When I was in college, I absolutely absorbed all of the Pern books. I adored Lessa and Menolly.

Like you, I had a love/hate relationship with Mirrim. It bothered me so much that I wrote to Anne.

Anyway, this is what she wrote back:

Many thanks for your letter and apologies for the delay in my reply. I'm sorry that Mirrim's character has been bothering you for years, but your speculative answers are very astute. I would agree that it is Path who is the source of many of, in your words, Mirrim's problems, but I shall not, in the near future anyway, be going into much of this part of Pern life, but I also feel that Mirrim is a very sensible girl and like Jaxom and Ruth, she will find a way to cope with her situation."

I just wish I had kept a copy of my letter to her. I have no idea now what I said back then. Heh

Man, it's been years since I've read these books. You're seriously making me want to pull them out and reread them. *g*

I think it kind of weird that most of my early stories I wrote from a female perspective, but my reading was almost completely male oriented. To this day I still prefer male perspective, but now my writing has drifted that way, too. I think a big part of it was that almost every book I found with a female ended up in romance, and that killed a story for me unless I was specifically reading a romance novel. I like my for fun reading without the romance usually, though there are a few exceptions. I guess I'm just odd. :)
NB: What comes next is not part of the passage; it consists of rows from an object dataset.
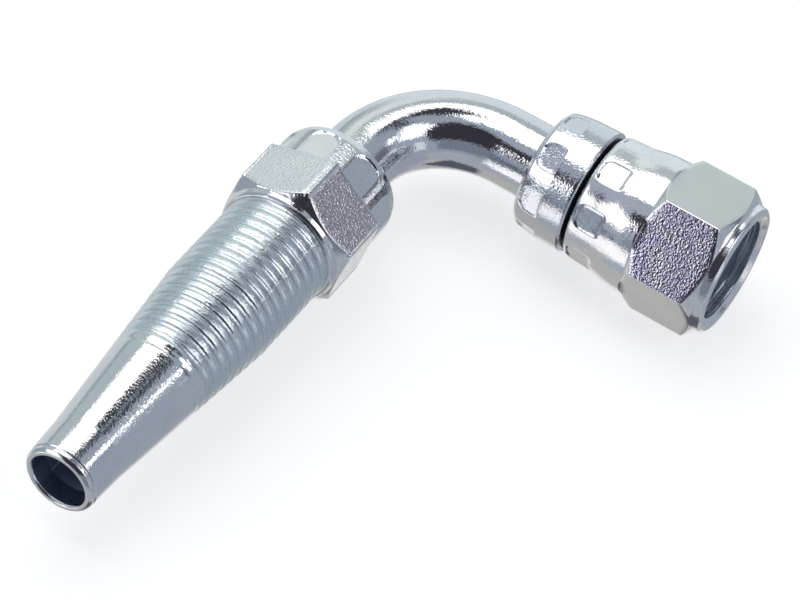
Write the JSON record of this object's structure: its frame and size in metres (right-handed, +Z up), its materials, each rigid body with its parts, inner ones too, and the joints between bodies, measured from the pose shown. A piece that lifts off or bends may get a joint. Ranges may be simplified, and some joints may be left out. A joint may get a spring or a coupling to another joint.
{
  "type": "swept elbow hydraulic hose fitting",
  "caption": "Quarter bend hydraulic hose tail of zinc plated steel: tapered threaded hose nipple with hexagon, bent tube, and crimped swivel nut with internal thread.",
  "frame": {"origin": "centre of the bounding box's base, on the plane the fitting lies on", "axes": "+X along the swivel nut's axis towards its open end, -Y along the hose nipple's axis towards its nose, +Z up"},
  "size_m": [0.084, 0.1326, 0.0289],
  "materials": {
    "nipple_zinc": "bright zinc plate, turned threads, mottled hexagon",
    "tube_zinc": "bright zinc plate on drawn tube, fine speckle",
    "head_zinc": "bright zinc plate with crimp marks",
    "nut_zinc": "bright zinc plate, grainy wrench flats"
  },
  "bodies": {
    "fitting": {"hose_nipple": "nipple_zinc", "elbow_tube": "tube_zinc", "swivel_head": "head_zinc"},
    "nut": {"swivel_nut": "nut_zinc"}
  },
  "joints": [
    {"name": "nut_swivel", "type": "hinge", "parent": "fitting", "child": "nut", "pos_m": [-0.02829, 0.05088, 0.01445], "axis": [1, 0, 0], "continuous": true}
  ]
}
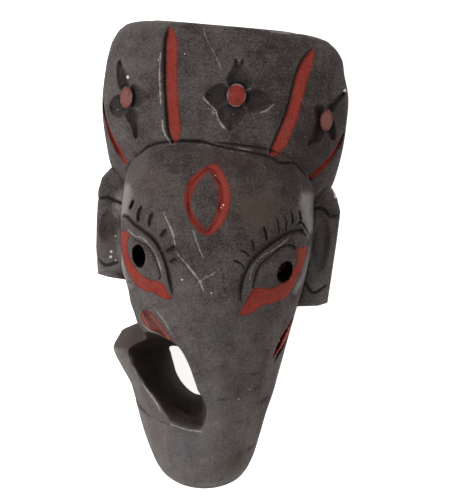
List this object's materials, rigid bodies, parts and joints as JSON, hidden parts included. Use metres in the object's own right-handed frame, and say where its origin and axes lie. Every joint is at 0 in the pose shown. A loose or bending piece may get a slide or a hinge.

I'm not sure I actually ever preferred a male or a female pov. I definitely read through all of Pern multiple times, starting at about the age of 10 (see the username, which I've sadly been using variations of for almost 15 years) - my dad had the entire series in hardcover, actually, so I stole his copies. And I read through the Valdemar books multiple times as well, but there my two favorites were Kerowyn and Vanyel - I could've taken or left both Talia and Elspeth. But at the same time I was also all about Middle Earth (to the point where I can quote large chunks of it from memory), which really has virtually no female presence whatsoever.

Though I think that part of it for me is that I almost never identify with characters - I don't look for myself in a character, and I don't want to be a character (roleplaying has never held the slightest interest for me). I just wanted to have someone tell me their story. I really don't know.